A Brief History of My Successful Failures
I’ve been a part of several failed startups. How cool is that? I really went for it, tried to do something new and exciting and even world-changing, and it didn’t work. From these experiences I’ve learned a ton about…
- how to make ideals real
- when and how to get practical without losing vision
- how to work well with others
- why sometimes you do everything right and shit happens anyway, and all you can do is let it go and bounce back
- how to stay positive even after your ideals get shattered, your heroes sometimes act like assholes, and businesses you poured your heart into fall apart in 48 hours
(There’s the obligatory personal development blog bulleted list.)
But even having experienced the pain of business failure, I don’t understand how anyone could work a soul-sucking corporate job. Personally I think the 40 hour workweek is archaic, let alone the 50, 60, or 70 hour workweek. Of course, what do I want to do with my free time? Study, practice, create, dialogue with friends, write, and work on personal projects like this one.

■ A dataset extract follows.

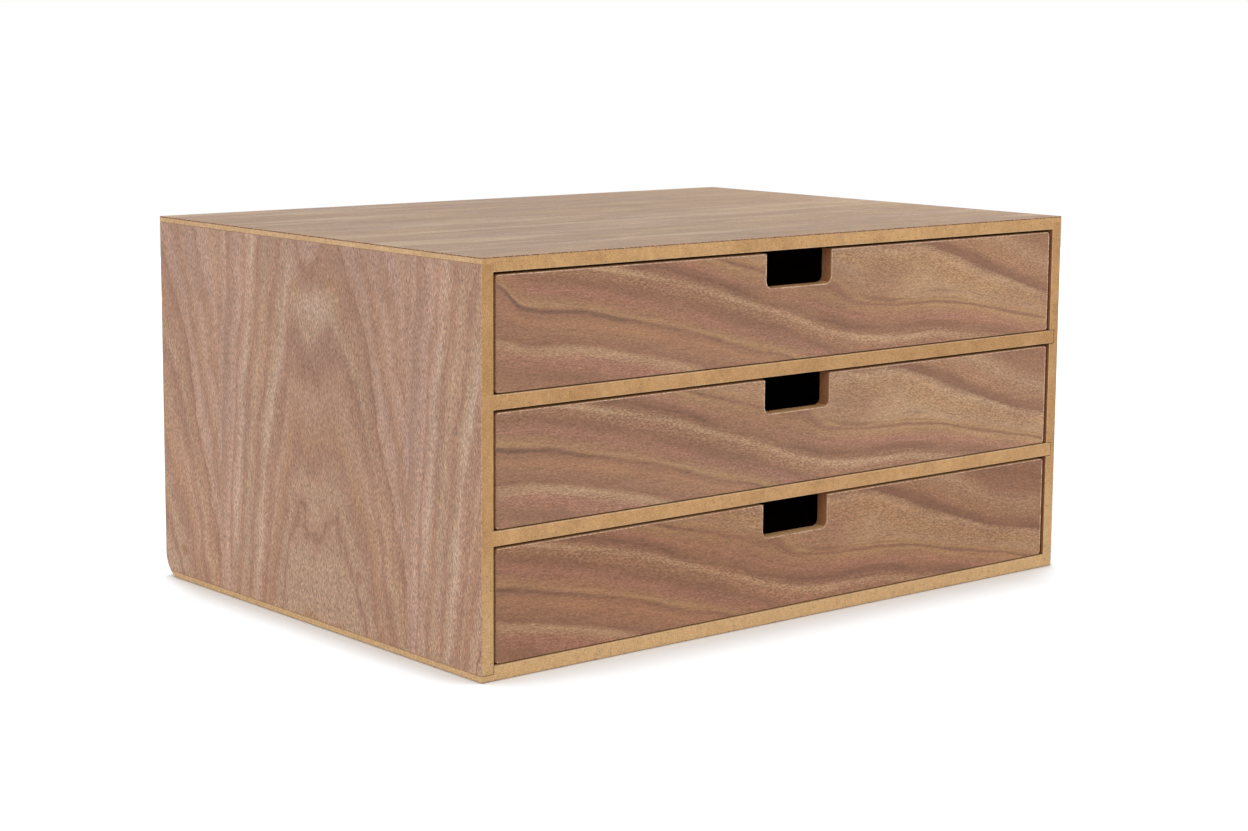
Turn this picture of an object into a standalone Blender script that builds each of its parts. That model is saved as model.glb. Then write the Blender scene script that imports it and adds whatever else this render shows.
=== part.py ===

Success is going from failure to failure without loss of enthusiasm.
~ Winston Churchill
I’ve quit many jobs, risking failure and poverty, because I simply would not do the mind-numbing work that was being asked of me. Have I achieved success? Success by who’s criteria? I value my mind, my free-time, and the possibility for creating something unique and meaningful more than a steady and well-paid job, so by that criteria I am totally successful. For someone raising a family, or desiring to impress the neighbors by the size of their television, they will have a somewhat different criteria for achieving success. But no matter the criteria, if you are not failing often, you have become stale or your vision is too small.
On the personal front, I’ve had many failed relationships. My current relationship is overall quite beautiful and wonderful, but that in many ways is because I risked–and experienced–a great deal of failure. I grew up with intense social anxiety, so bad that until junior high I regularly peed myself in class because I was too shy to ask to use the bathroom. I had a crush on one girl from 3rd grade to 8th, and never once talked to her (although she was on my softball team for several years).
I never asked a girl out until college, where the first woman I kissed I ended up in a 2 1/2 year relationship with. I was a co-dependent, depressed pushover through most of the relationship, and when it ended, she took all my friends and I had to find new ones! Luckily I kept playing a bigger game, kept risking failure, and doing so with an open heart. I kept courageously going for what I wanted (failing even at that) and many years later, after many heartbreaks, I have a wonderful woman in my life. And at least every month there are challenges in our wonderful relationship! This is what happens when you are growing.
Risk Failure, One Day at a Time
I love talking to people who are smarter than me, which is one of the joys of hosting the Precision Change podcast. Today I interviewed David Allen, author of Getting Things Done: The Art of Stress-Free Productivity. It was wonderful talking to him, in part because I suck at doing things. Really! I hate todo lists. I’m basically lazy–passionate, but lazy. I’d much prefer to sit around and think about things, or read something interesting, or just relax outside in the beautiful Boulder sun than to get something done. My friend Theo joked recently that I should write a book called GTOYP: Getting Things Off Your Plate.
Enthusiasm is one of the most powerful engines of success. When you do a thing, do it with all your might. Put your whole soul into it. Stamp it with your own personality. Be active, be energetic, be enthusiastic and faithful, and you will accomplish your object. Nothing great was ever achieved without enthusiasm.
~ Ralph Waldo Emerson
But yet I love David Allen’s GTD system, because it gives me the tools to manage a weakness (doing) utilizing a strength (thinking). And David Allen himself is a creative philosopher type, like me, who created this system in order to help himself to stay organized and get things done.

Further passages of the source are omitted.